When, in disgrace with fortune and men’s eyes,
I all alone beweep my outcast state,
And trouble deaf heaven with my bootless cries,
And look upon myself, and curse my fate,
Wishing me like to one more rich in hope,
Featur’d like him, like him with friends possess’d,
Desiring this man’s art and that man’s scope,
With what I most enjoy contented least;
Yet in these thoughts myself almost despising,
Haply I think on thee, and then my state,
Like to the lark at break of day arising
From sullen earth, sings hymns at heaven’s gate;
For thy sweet love remember’d such wealth brings
That then I scorn to change my state with kings.

In this sonnet the speaker paints a pitiful picture of himself and gives examples of why he is so. The tone changes in Line 10 when the speaker thinks of the subject of the sonnet and his world brightens. The change of tone concludes with the final couplet in which the subject is joyfully remembered. The joyful remembrance is exceptionally powerful when contrasted to the speaker’s prior wretched state.

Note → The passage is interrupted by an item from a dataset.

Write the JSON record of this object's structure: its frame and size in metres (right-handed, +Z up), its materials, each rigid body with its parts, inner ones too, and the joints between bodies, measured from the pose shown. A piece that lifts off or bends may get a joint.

Sonnet 30 follows the pattern of Sonnet 29:

When to the sessions of sweet silent thought
I summon up remembrance of things past,
I sigh the lack of many a thing I sought,
And with old woes new wail my dear time’s waste:
Then can I drown an eye, unus’d to flow,
For precious friends hid in death’s dateless night,
And weep afresh love’s long since cancell’d woe,
And moan the expense of many a vanish’d sight:
Then can I grieve at grievances foregone,
And heavily from woe to woe tell o’er
The sad account of fore-bemoaned moan,
Which I new pay as if not paid before.
But if the while I think on thee, dear friend,
All losses are restor’d and sorrows end.

In the final couplet, a wretched speaker is made happy by remembrance of a friend. As with Sonnet 29, the happiness is greater when contrasted to the earlier misery of the speaker.

There are other sonnets that employ negativity to render praise upon a subject, but to me the greatest example of the technique is Sonnet 130:

My mistress’ eyes are nothing like the sun;
Coral is far more red than her lips’ red;
If snow be white, why then her breasts are dun;
If hairs be wires, black wires grow on her head.
I have seen roses damask’d, red and white,
But no such roses see I in her cheeks;
And in some perfumes is there more delight
Than in the breath that from my mistress reeks.
I love to hear her speak, yet well I know
That music hath a far more pleasing sound;
I grant I never saw a goddess go;
My mistress, when she walks, treads on the ground:
And yet, by heaven, I think my love as rare
As any she belied with false compare.

In this work the speaker makes a series of negative comparisons of his love to the accepted concepts of beauty of the time. The first twelve lines of the sonnet paint such an unflattering picture of the woman that one wonders if he is dissatisfied with her. All is saved in the final couplet when the poet mocks the accepted criteria of beauty and claims his love the equal of any other woman:

And yet by heav’n I think my love as rare
As any she belied with false compare.

Negativity to enhance praise? An effective tool in Shakespeare’s bulging bag of effective tools!